It exists within a precious collection of drawings of Tudor court members by the masterful artist Hans Holbein the Younger, now held by the Royal Collection Trust.
Many modern art historians, such as Dr Bendor Grosvenor, accept the label on this drawing is correct and that it is a surviving contemporary likeness of her.
But there is a counter argument, which claims it was mislabelled.
Despite these opposing theories, what is widely believed, based on written evidence, is that the collection of Holbein drawings does indeed contain a portrait of Anne Boleyn – somewhere.
Enter facial recognition: can it resolve the debate, pulling out the true image from the collection, with no human bias and by ignoring existing labels?
It is a technology that isn’t without controversy and is already used in things like unlocking your phone, passport control, and some police investigations – via photographs and footage.

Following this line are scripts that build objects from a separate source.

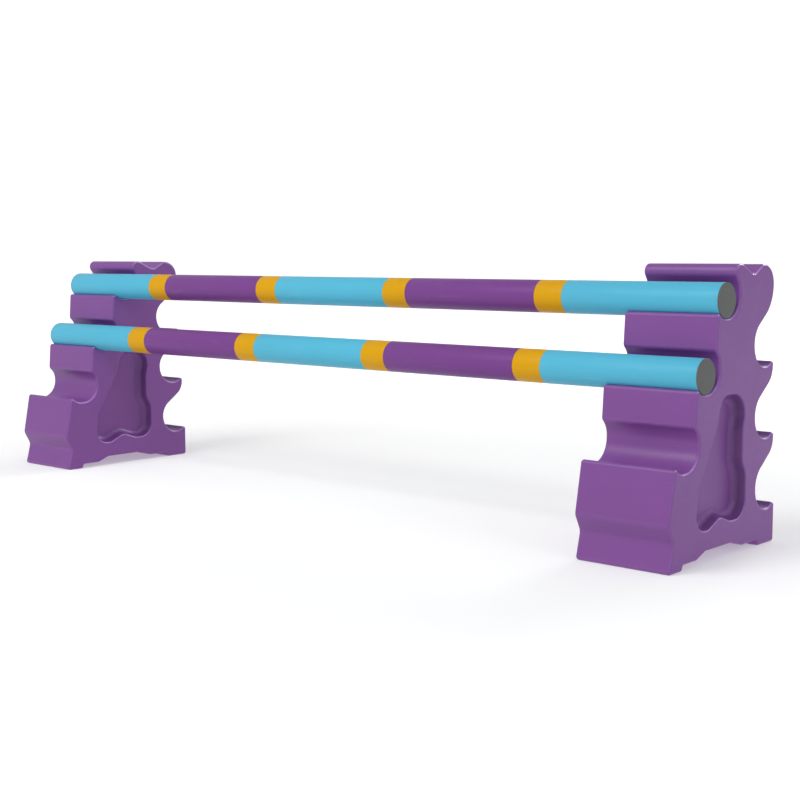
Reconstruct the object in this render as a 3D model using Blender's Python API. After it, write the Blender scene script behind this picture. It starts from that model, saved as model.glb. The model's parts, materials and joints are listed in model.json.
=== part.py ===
"""Training hurdle: two hollow moulded blocks with stepped cups hold two striped poles.

The poles run along X and the blocks' stepped fronts face -Y.  The outlines below are written
in millimetres in a block's own side view: y runs from the front lip to the rear foot, z up.
"""
import math

import bmesh
import bpy
from mathutils import Matrix, Vector

MM = 0.001
TOUCH_GAP = 0.3
MIN_EDGE = 0.5
ARC_ERROR = 0.3

# Driving dimensions, in millimetres.
POLE_LENGTH = 3000.0
POLE_RADIUS = 50.0
HURDLE_LENGTH = 3010.0
BLOCK_WIDTH = 300.0
BLOCK_DEPTH = 600.0
BLOCK_HEIGHT = 820.0

# Front cups: where the lowest pole lies, and the step from each cup to the next one up.
FIRST_CUP_Y = 77.5
FIRST_CUP_FLOOR = 265.0
CUP_STEP_Y = 106.5
CUP_STEP_Z = 202.5

# Rear cups: the centre of the lowest one, and the step to the next one up.
REAR_CUP_RADIUS = 67.0
REAR_CUP_Y = 551.0
REAR_CUP_Z = 171.0
REAR_STEP_Y = -12.0
REAR_STEP_Z = 209.5
REAR_SLOPE = math.radians(36.0)

# Wall, edge rounding and side recess of a block.
WALL = 5.0
RIM_RADIUS = 8.0
RIM_STEPS = 1
RECESS_DEPTH = 36.0
RECESS_DRAFT = 12.0
VENT_RADIUS = 12.0
VENT_Y = 275.0
ARCH_HEIGHT = 34.0
PLUG_LIP = 4.0
PLUG_HEAD = 3.0
PLUG_EDGE = 1.0
PLUG_STEM = 4.0
PLUG_TIP = 3.0

# Poles: a tube, flush coloured sleeves and an end cap at each end.
CORE_RADIUS = 48.0
CORE_WALL = 4.0
CAP_FLANGE = 4.0
CAP_EDGE = 3.0
CAP_SPIGOT = 45.0
CAP_WALL = 4.0
LONG_BAND = 520.0
SHORT_BAND = 100.0
BAND_COLOURS = ("blue", "yellow", "purple", "yellow", "blue", "yellow", "purple", "yellow", "blue")
ROUND_STEPS = 32

# Linear colour, roughness and metallic value of each material.
MATERIALS = {
    "purple_block": ((0.195, 0.062, 0.285), 0.48, 0.0),
    "purple": ((0.195, 0.060, 0.285), 0.38, 0.0),
    "blue": ((0.075, 0.440, 0.640), 0.36, 0.0),
    "yellow": ((0.800, 0.400, 0.020), 0.36, 0.0),
    "white_tube": ((0.720, 0.720, 0.700), 0.45, 0.0),
    "dark_cap": ((0.080, 0.080, 0.082), 0.55, 0.0),
    "vent_plug": ((0.050, 0.050, 0.052), 0.60, 0.0),
}


def clear_scene():
    """Remove every object that the opened scene already holds."""
    for item in list(bpy.data.objects):
        bpy.data.objects.remove(item, do_unlink=True)


def material(name):
    """Return the named material, made the first time that it is asked for."""
    found = bpy.data.materials.get(name)
    if found:
        return found
    colour, roughness, metallic = MATERIALS[name]
    made = bpy.data.materials.new(name)
    made.use_nodes = True
    shader = made.node_tree.nodes["Principled BSDF"]
    shader.inputs["Base Color"].default_value = (*colour, 1.0)
    shader.inputs["Roughness"].default_value = roughness
    shader.inputs["Metallic"].default_value = metallic
    made.diffuse_color = (*colour, 1.0)
    return made


def add_object(name, mesh, material_name, parent=None):
    """Link a mesh into the scene as one named part."""
    made = bpy.data.objects.new(name, mesh)
    bpy.context.scene.collection.objects.link(made)
    if material_name:
        made.data.materials.clear()
        made.data.materials.append(material(material_name))
    made.parent = parent
    return made


def add_empty(name, place):
    """An empty stands on a moving body's joint axis and carries its parts."""
    made = bpy.data.objects.new(name, None)
    made.empty_display_size = 0.05
    made.location = place
    bpy.context.scene.collection.objects.link(made)
    return made


# Outlines -------------------------------------------------------------------------------------

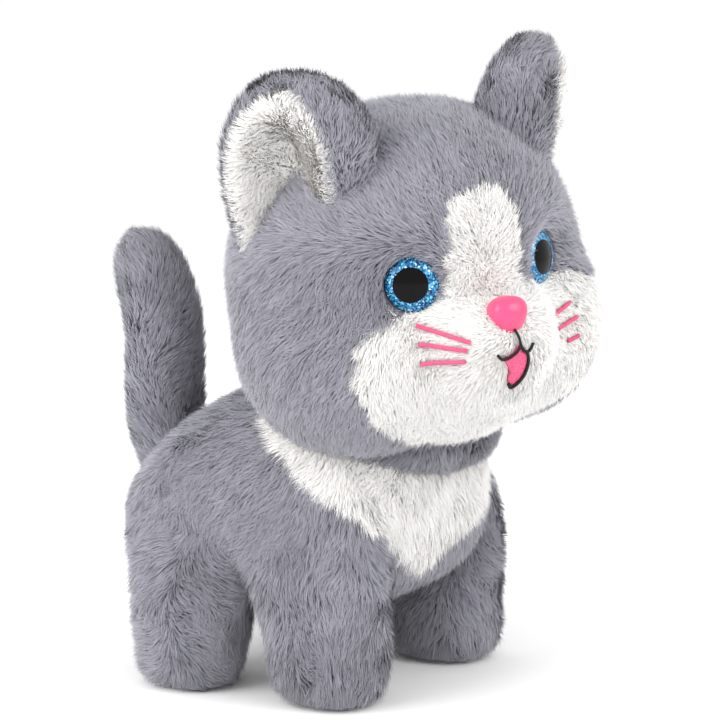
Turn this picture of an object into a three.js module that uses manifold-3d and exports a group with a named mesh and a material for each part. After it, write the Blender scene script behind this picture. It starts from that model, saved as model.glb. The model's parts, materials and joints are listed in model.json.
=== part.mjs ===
// Walking plush kitten: stuffed plush skins over a battery-driven walking chassis.
// Units are millimetres, +Z is up, the kitten faces -Y and its left side is +X.
// It stands in mid stride: both right legs swung back and both left legs forward.
import * as THREE from 'three';
import { mergeVertices } from 'three/addons/utils/BufferGeometryUtils.js';
import Module from 'manifold-3d';

const wasm = await Module();
wasm.setup();

// ---------------------------------------------------------------- driving dimensions
const FRAME_SHIFT = [7.8, 7.5, 0];   // moves the drawing origin to the centre of the base
const GAP = 0.4;                     // air between neighbouring pieces
const PATCH_THICK = 3;               // white plush patches let into the grey plush

const CHASSIS = { halfX: 20, halfY: 36, bottom: 36, top: 82, wall: 1.8 };
const PARTITION = { bottom: 55, top: 57 };
const BATTERY = { radius: 7.25, length: 49.5, x: 8.3, z: 46, yFront: -23.4 };
const BAY_FRONT = -32;
const BAY_REAR = 28;

const HIP_Z = 60;
const HIP_FRONT_Y = -30.5;
const HIP_REAR_Y = 21;
const STRIDE_DEG = 5;                // leg angle from upright in the standing stance
const SWING_DEG = 12;                // largest leg angle from upright
const HIP_PIN_R = 4;
const LEVER_IN = 26.8;
const LEVER_OUT = 30.8;
const ROD_LEVER = 12;                // rod pin height above the hip
const ROD_IN = 22.6;
const ROD_OUT = 24.8;

const GEAR_MODULE = 0.6;
const GEAR_Z = 68;
const PINION_TEETH = 10;
const WHEEL_TEETH = 30;
const CRANK_TEETH = 34;
const CENTRE_SLACK = 0.1;            // extra centre distance of every gear pair
const MOTOR_Y = 22.7;
const CRANK_THROW = ROD_LEVER * Math.sin(THREE.MathUtils.degToRad(SWING_DEG));

const NECK_Y = -28;
const NOD_Z = 112;
const HEAD_FORWARD = 14;             // head centre ahead of the neck axis
const HEAD_Z = 137.9;
const HEAD_YAW = -30;
const HEAD_ROLL = -7.7;
const HEAD_PITCH = 4.2;
const TURN_RANGE = [-5, 60];
const NOD_RANGE = [-8, 4];
const NECK_HOLE_R = 24;

const TAIL_PIVOT_Z = 65;
const TAIL_SWING_DEG = 12;

const EYE = { side: 25.1, ahead: 43.9, up: 11.1, radius: 9, dome: 4.6, shank: 2.2 };
const NOSE = { ahead: 59, up: 0.2, halfWidth: 7, halfHeight: 5.6, shank: 2 };

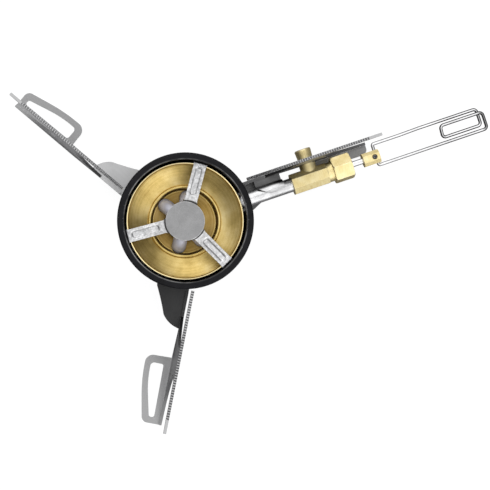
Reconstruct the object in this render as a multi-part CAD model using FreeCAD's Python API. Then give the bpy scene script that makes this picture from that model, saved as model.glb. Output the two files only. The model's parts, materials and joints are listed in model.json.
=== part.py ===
import FreeCAD, Part
import math
import os

V = FreeCAD.Vector

# Multi-fuel camping stove, millimetres, +Z up.
# While it is built the burner's axis stands at X = Y = 0 on the ground plane, and the fuel
# line runs along +X. At the end everything is moved so that the origin is the middle of the
# footprint of the whole stove, on the ground.

# Brass bowl
BOWL_RADIUS = 31.0
BOWL_SHEET = 0.8
BOWL_HEIGHT = 12.4
AIR_GAP = 4.1
WELL_RADIUS = 17.4
WELL_DEPTH = 4.4
WELL_CORNER = 1.0
WELL_BEAD = 0.7
BOWL_LIP = 1.3

# Flame spreader
SPREADER_SHEET = 1.0
DISC_RADIUS = 10.3
DISC_EDGE = 0.3
DISC_DROP = 1.4
STEP_RUN = 1.4
ARM_WIDTH = 6.8
ARM_TAB = 3.0
ARM_TAB_SHEET = 0.8
ARM_TAB_GAP = 0.1
ARM_ANGLES = (56.4, 176.4, 296.4)
GROOVE_WIDTH = 3.2
GROOVE_DEPTH = 0.5
GROOVE_TO_DISC = 3.7
GROOVE_TO_RIM = 2.4

# Black cup round the burner
CUP_SHEET = 0.8
CUP_CORNER = 2.4
CUP_TAB_GAP = 0.1
CUP_RIM_WIDTH = 3.7
CUP_RIM_OVERHANG = 1.1
CUP_RIM_HEIGHT = 2.4
CUP_RIM_ROUND = 0.9
CUP_ABOVE_BOWL = 5.7
CUP_NOTCH_WIDTH = 10.4
CUP_NOTCH_DEPTH = 5.6
AIR_HOLE_RADIUS = 3.0
AIR_HOLE_COUNT = 12
AIR_HOLE_RISE = 9.6
PAD_THICKNESS = 1.5
PAD_TO_BLOCK = 1.9
PAD_EDGE_GAP = 1.3
CUP_RIM_IN = BOWL_RADIUS + ARM_TAB_GAP + ARM_TAB_SHEET + CUP_TAB_GAP
CUP_RIM_OUT = CUP_RIM_IN + CUP_RIM_WIDTH
CUP_RADIUS = CUP_RIM_OUT - CUP_RIM_OVERHANG

# Legs: three folded sheets, each with a toothed rail, an upright web, a pivot plate and a foot
SHEET = 1.5
POT_HEIGHT = 66.0
BLADE_SIDE = 9.6
LEFT_LEG_ANGLE = 121.0
RIGHT_LEG_ANGLE = -120.0
RAIL_OVER_CUP = 0.7
RAIL_LENGTH = 73.4
RAIL_DEPTH = 4.0
RAIL_PLAIN_END = 6.0
RAIL_TAPER = 1.6
TOOTH_PITCH = 1.3
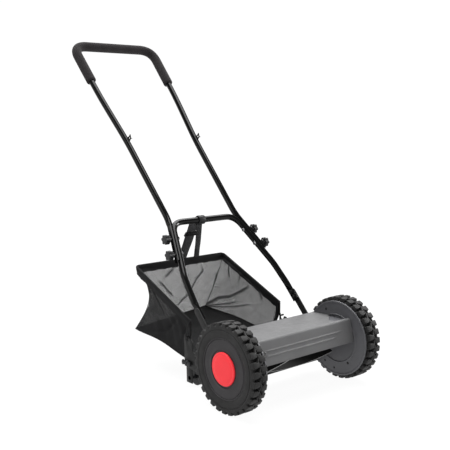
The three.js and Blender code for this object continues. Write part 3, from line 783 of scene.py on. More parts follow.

“What we are looking at is a bunch of drawings, and then we are comparing these drawings through a machine-learned algorithm,” Prof Hassan Ugail of visual computing at the University of Bradford explains.
A computer system took all the digital copies of drawings in the Holbein collection and compared each one to the next in turn, looking for and comparing key facial features to see if it could fish out the correct sketch of the doomed Tudor queen.
The Royal Collection Trust, who hold the collection, was not involved with, and does not endorse the findings, but does welcome the study of its artworks.